**SUPPLIED DATA:**
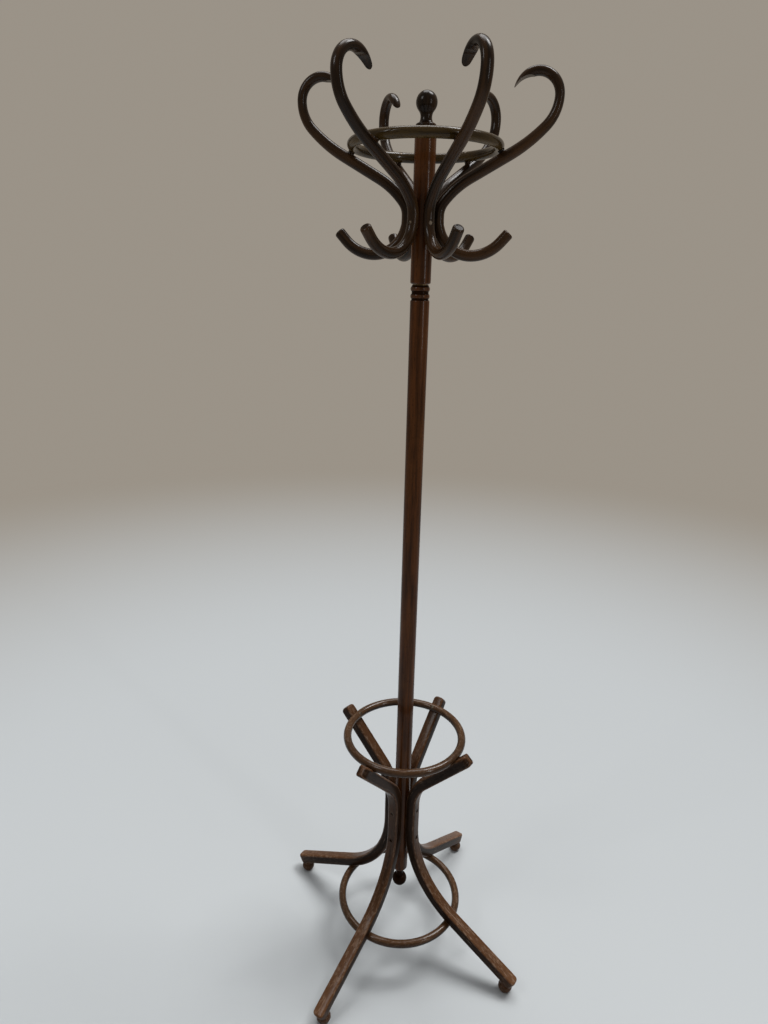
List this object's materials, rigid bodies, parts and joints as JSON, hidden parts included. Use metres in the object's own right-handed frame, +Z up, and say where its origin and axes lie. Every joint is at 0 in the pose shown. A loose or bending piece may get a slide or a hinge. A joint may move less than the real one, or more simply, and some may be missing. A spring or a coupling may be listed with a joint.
{
  "type": "standing coat rack",
  "caption": "Bentwood standing coat rack: turned post, turning crown of curled arms with lower hooks, splayed bent legs, umbrella ring and lower ring.",
  "frame": {"origin": "on the floor, on the axis of the post, at the middle of the four feet", "axes": "+Z up along the post; -Y is the front, so the legs stand at 45 degrees to X and Y"},
  "size_m": [0.4722, 0.4722, 1.9045],
  "materials": {
    "stained_beech_dark": "glossy dark brown stain and lacquer",
    "stained_beech_warm": "glossy red-brown stain and lacquer",
    "stained_beech_worn": "worn brown stain and lacquer",
    "steel": "plain steel",
    "brass": "plain brass"
  },
  "bodies": {
    "stand": {"post_lower": "stained_beech_warm", "spindle": "steel", "thrust_washer": "brass", "leg_back_right": "stained_beech_warm", "leg_back_left": "stained_beech_warm", "leg_front_left": "stained_beech_warm", "leg_front_right": "stained_beech_warm", "leg_screws": "steel", "umbrella_ring": "stained_beech_worn", "umbrella_ring_screws": "steel", "lower_ring": "stained_beech_worn", "lower_ring_screws": "steel", "foot_buns": "stained_beech_worn"},
    "crown": {"post_upper": "stained_beech_warm", "finial": "stained_beech_dark", "coat_arm_1": "stained_beech_dark", "coat_arm_2": "stained_beech_dark", "coat_arm_3": "stained_beech_dark", "coat_arm_4": "stained_beech_dark", "coat_arm_5": "stained_beech_dark", "coat_arm_6": "stained_beech_dark", "arm_screws": "steel", "crown_ring": "stained_beech_dark", "ring_spacers": "stained_beech_dark", "crown_ring_screws": "steel"}
  },
  "joints": [
    {"name": "crown_swivel", "type": "hinge", "parent": "stand", "child": "crown", "pos_m": [0, 0, 1.5575], "axis": [0, 0, 1], "continuous": true}
  ]
}
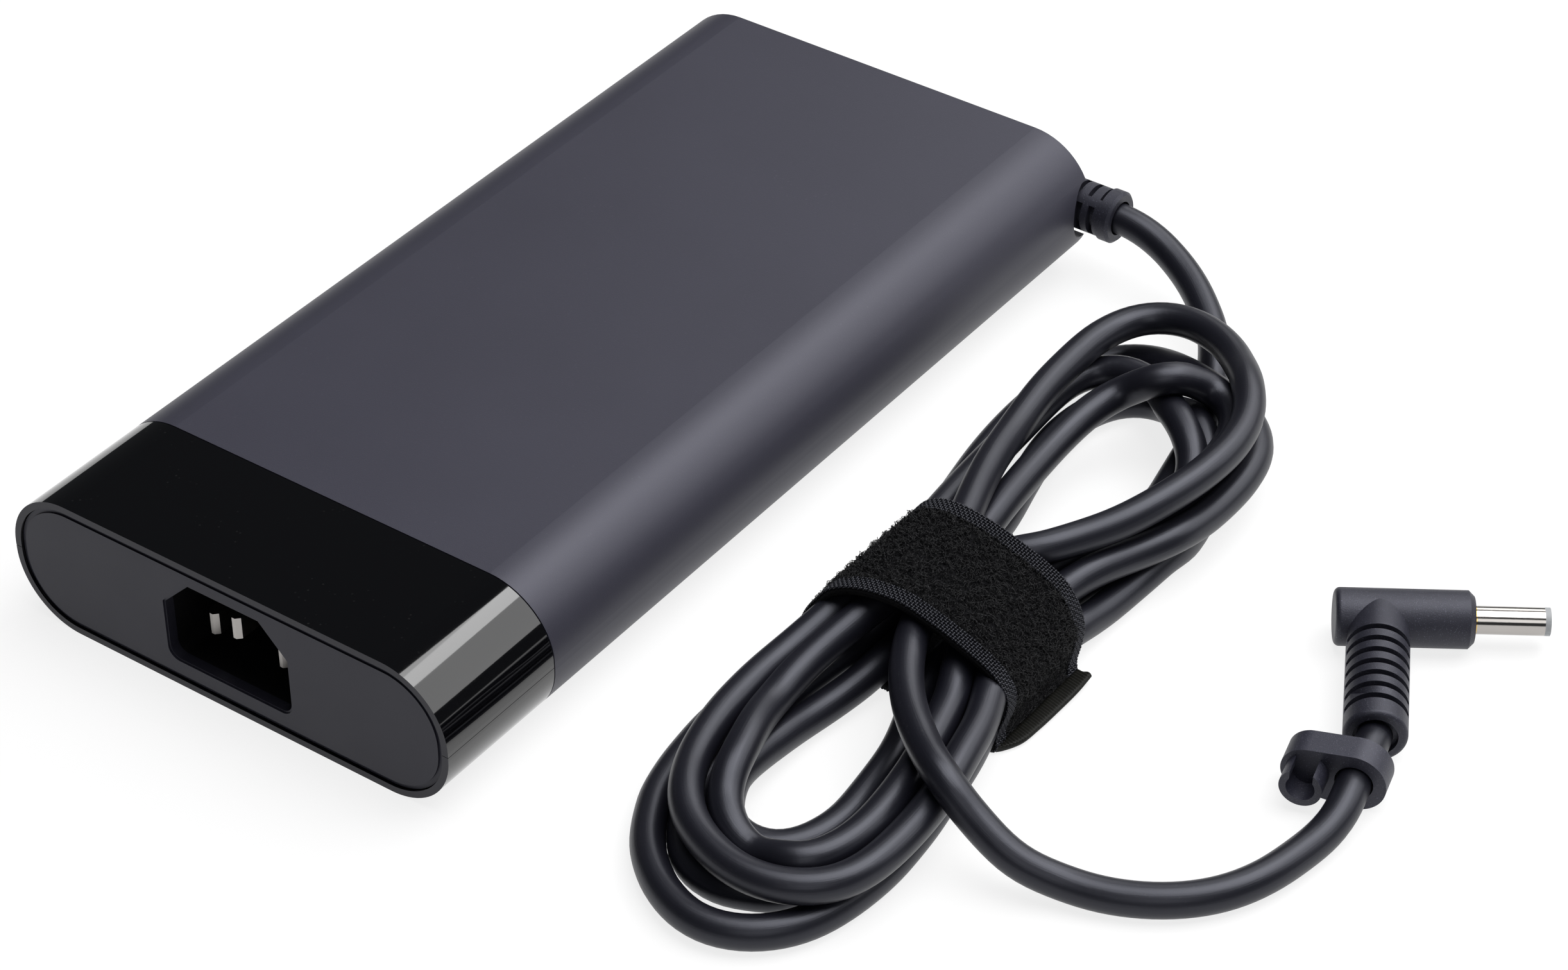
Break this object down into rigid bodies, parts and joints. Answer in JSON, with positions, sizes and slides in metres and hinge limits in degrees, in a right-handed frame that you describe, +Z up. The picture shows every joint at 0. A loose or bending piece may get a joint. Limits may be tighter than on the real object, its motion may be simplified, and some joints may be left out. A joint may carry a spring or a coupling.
{
  "type": "laptop power adapter",
  "caption": "Slim rounded power adapter with a recessed mains inlet, a strapped output cord, a cord clip and a right-angle barrel plug.",
  "frame": {"origin": "middle of the housing's underside; the cord, strap, clip and plug are not counted", "axes": "+Y runs along the housing from the mains inlet to the cord end, +Z is up, +X is the side that the cord leaves by"},
  "size_m": [0.204, 0.184, 0.0254],
  "materials": {
    "housing": "satin, very fine grain",
    "end_trim": "piano black",
    "faceplate": "satin",
    "socket": "matte moulded",
    "contact": "nickel plated",
    "spreader": "rolled sheet",
    "insulation": "fish paper",
    "board": "solder mask",
    "fuse": "glass tube",
    "film_capacitor": "box capacitor",
    "toroid": "powder coated core",
    "copper": "enamelled copper",
    "package": "epoxy",
    "winding_tape": "polyester tape",
    "capacitor_can": "sleeved can",
    "heatsink": "extruded",
    "ferrite": "ground ferrite",
    "light_package": "epoxy",
    "wire": "insulated wire",
    "boot": "fine grain",
    "cord": "smooth satin",
    "strap": "woven loop tape",
    "hook_tape": "moulded hooks",
    "clip": "fine grain",
    "barrel": "nickel plated",
    "lining": "moulded grey",
    "pin_brass": "plated pin"
  },
  "bodies": {
    "adapter": {"top_cover": "housing", "bottom_cover": "housing", "top_end_trim": "end_trim", "bottom_end_trim": "end_trim", "inlet_faceplate": "faceplate", "inlet_socket": "socket", "line_pin": "contact", "neutral_pin": "contact", "earth_pin": "contact", "top_heat_spreader": "spreader", "bottom_heat_spreader": "spreader", "insulation_sheet": "insulation", "circuit_board": "board", "fuse": "fuse", "x_capacitor": "film_capacitor", "line_choke_core": "toroid", "line_choke_windings": "copper", "bridge_rectifier": "package", "boost_inductor": "winding_tape", "bulk_capacitor": "capacitor_can", "primary_heatsink": "heatsink", "power_transistors": "package", "transformer_core": "ferrite", "transformer_winding": "winding_tape", "secondary_heatsink": "heatsink", "output_capacitors": "capacitor_can", "optocouplers": "light_package", "output_leads": "wire", "strain_relief": "boot", "cord_lead": "cord", "cord_hank": "cord", "cord_tail": "cord", "strap_band": "strap", "plug_boot": "boot", "plug_barrel": "barrel", "plug_insulator": "lining", "plug_centre_pin": "pin_brass"},
    "clip": {"cord_clip": "clip"},
    "strap_end": {"strap_tab": "hook_tape"}
  },
  "joints": [
    {"name": "clip_swivel", "type": "hinge", "parent": "adapter", "child": "clip", "pos_m": [0.1518, -0.006, 0.005], "axis": [-0.247, 0.969, 0], "continuous": true},
    {"name": "strap_peel", "type": "hinge", "parent": "adapter", "child": "strap_end", "pos_m": [0.102, -0.0245, 0.0014], "axis": [0, -1, 0], "range_deg": [0, 70]}
  ]
}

**WHAT YOU HAVE TO DO:**
Repeat the records exactly, including every line.

**EXPECTED OUTPUT:**
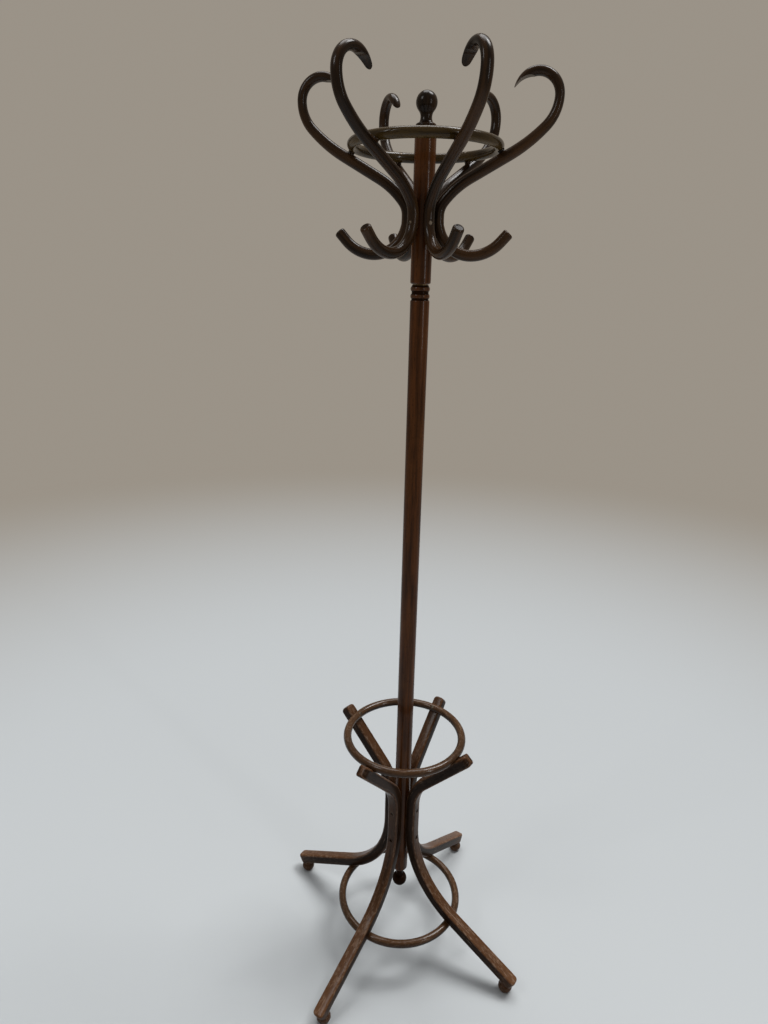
List this object's materials, rigid bodies, parts and joints as JSON, hidden parts included. Use metres in the object's own right-handed frame, +Z up, and say where its origin and axes lie. Every joint is at 0 in the pose shown. A loose or bending piece may get a slide or a hinge. A joint may move less than the real one, or more simply, and some may be missing. A spring or a coupling may be listed with a joint.
{
  "type": "standing coat rack",
  "caption": "Bentwood standing coat rack: turned post, turning crown of curled arms with lower hooks, splayed bent legs, umbrella ring and lower ring.",
  "frame": {"origin": "on the floor, on the axis of the post, at the middle of the four feet", "axes": "+Z up along the post; -Y is the front, so the legs stand at 45 degrees to X and Y"},
  "size_m": [0.4722, 0.4722, 1.9045],
  "materials": {
    "stained_beech_dark": "glossy dark brown stain and lacquer",
    "stained_beech_warm": "glossy red-brown stain and lacquer",
    "stained_beech_worn": "worn brown stain and lacquer",
    "steel": "plain steel",
    "brass": "plain brass"
  },
  "bodies": {
    "stand": {"post_lower": "stained_beech_warm", "spindle": "steel", "thrust_washer": "brass", "leg_back_right": "stained_beech_warm", "leg_back_left": "stained_beech_warm", "leg_front_left": "stained_beech_warm", "leg_front_right": "stained_beech_warm", "leg_screws": "steel", "umbrella_ring": "stained_beech_worn", "umbrella_ring_screws": "steel", "lower_ring": "stained_beech_worn", "lower_ring_screws": "steel", "foot_buns": "stained_beech_worn"},
    "crown": {"post_upper": "stained_beech_warm", "finial": "stained_beech_dark", "coat_arm_1": "stained_beech_dark", "coat_arm_2": "stained_beech_dark", "coat_arm_3": "stained_beech_dark", "coat_arm_4": "stained_beech_dark", "coat_arm_5": "stained_beech_dark", "coat_arm_6": "stained_beech_dark", "arm_screws": "steel", "crown_ring": "stained_beech_dark", "ring_spacers": "stained_beech_dark", "crown_ring_screws": "steel"}
  },
  "joints": [
    {"name": "crown_swivel", "type": "hinge", "parent": "stand", "child": "crown", "pos_m": [0, 0, 1.5575], "axis": [0, 0, 1], "continuous": true}
  ]
}
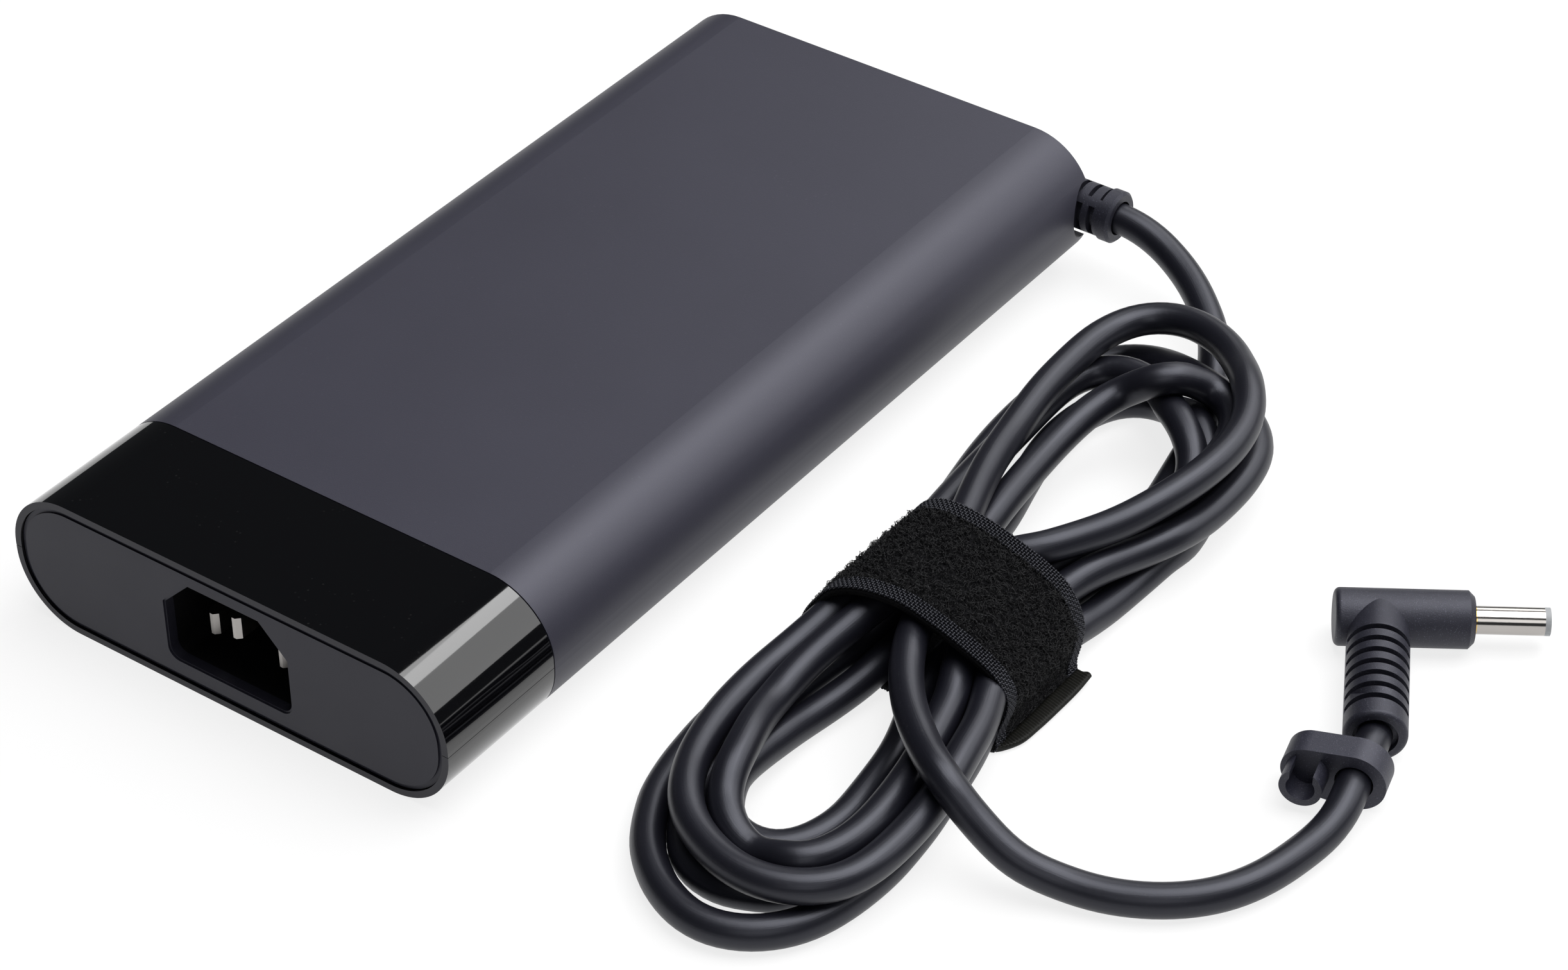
Break this object down into rigid bodies, parts and joints. Answer in JSON, with positions, sizes and slides in metres and hinge limits in degrees, in a right-handed frame that you describe, +Z up. The picture shows every joint at 0. A loose or bending piece may get a joint. Limits may be tighter than on the real object, its motion may be simplified, and some joints may be left out. A joint may carry a spring or a coupling.
{
  "type": "laptop power adapter",
  "caption": "Slim rounded power adapter with a recessed mains inlet, a strapped output cord, a cord clip and a right-angle barrel plug.",
  "frame": {"origin": "middle of the housing's underside; the cord, strap, clip and plug are not counted", "axes": "+Y runs along the housing from the mains inlet to the cord end, +Z is up, +X is the side that the cord leaves by"},
  "size_m": [0.204, 0.184, 0.0254],
  "materials": {
    "housing": "satin, very fine grain",
    "end_trim": "piano black",
    "faceplate": "satin",
    "socket": "matte moulded",
    "contact": "nickel plated",
    "spreader": "rolled sheet",
    "insulation": "fish paper",
    "board": "solder mask",
    "fuse": "glass tube",
    "film_capacitor": "box capacitor",
    "toroid": "powder coated core",
    "copper": "enamelled copper",
    "package": "epoxy",
    "winding_tape": "polyester tape",
    "capacitor_can": "sleeved can",
    "heatsink": "extruded",
    "ferrite": "ground ferrite",
    "light_package": "epoxy",
    "wire": "insulated wire",
    "boot": "fine grain",
    "cord": "smooth satin",
    "strap": "woven loop tape",
    "hook_tape": "moulded hooks",
    "clip": "fine grain",
    "barrel": "nickel plated",
    "lining": "moulded grey",
    "pin_brass": "plated pin"
  },
  "bodies": {
    "adapter": {"top_cover": "housing", "bottom_cover": "housing", "top_end_trim": "end_trim", "bottom_end_trim": "end_trim", "inlet_faceplate": "faceplate", "inlet_socket": "socket", "line_pin": "contact", "neutral_pin": "contact", "earth_pin": "contact", "top_heat_spreader": "spreader", "bottom_heat_spreader": "spreader", "insulation_sheet": "insulation", "circuit_board": "board", "fuse": "fuse", "x_capacitor": "film_capacitor", "line_choke_core": "toroid", "line_choke_windings": "copper", "bridge_rectifier": "package", "boost_inductor": "winding_tape", "bulk_capacitor": "capacitor_can", "primary_heatsink": "heatsink", "power_transistors": "package", "transformer_core": "ferrite", "transformer_winding": "winding_tape", "secondary_heatsink": "heatsink", "output_capacitors": "capacitor_can", "optocouplers": "light_package", "output_leads": "wire", "strain_relief": "boot", "cord_lead": "cord", "cord_hank": "cord", "cord_tail": "cord", "strap_band": "strap", "plug_boot": "boot", "plug_barrel": "barrel", "plug_insulator": "lining", "plug_centre_pin": "pin_brass"},
    "clip": {"cord_clip": "clip"},
    "strap_end": {"strap_tab": "hook_tape"}
  },
  "joints": [
    {"name": "clip_swivel", "type": "hinge", "parent": "adapter", "child": "clip", "pos_m": [0.1518, -0.006, 0.005], "axis": [-0.247, 0.969, 0], "continuous": true},
    {"name": "strap_peel", "type": "hinge", "parent": "adapter", "child": "strap_end", "pos_m": [0.102, -0.0245, 0.0014], "axis": [0, -1, 0], "range_deg": [0, 70]}
  ]
}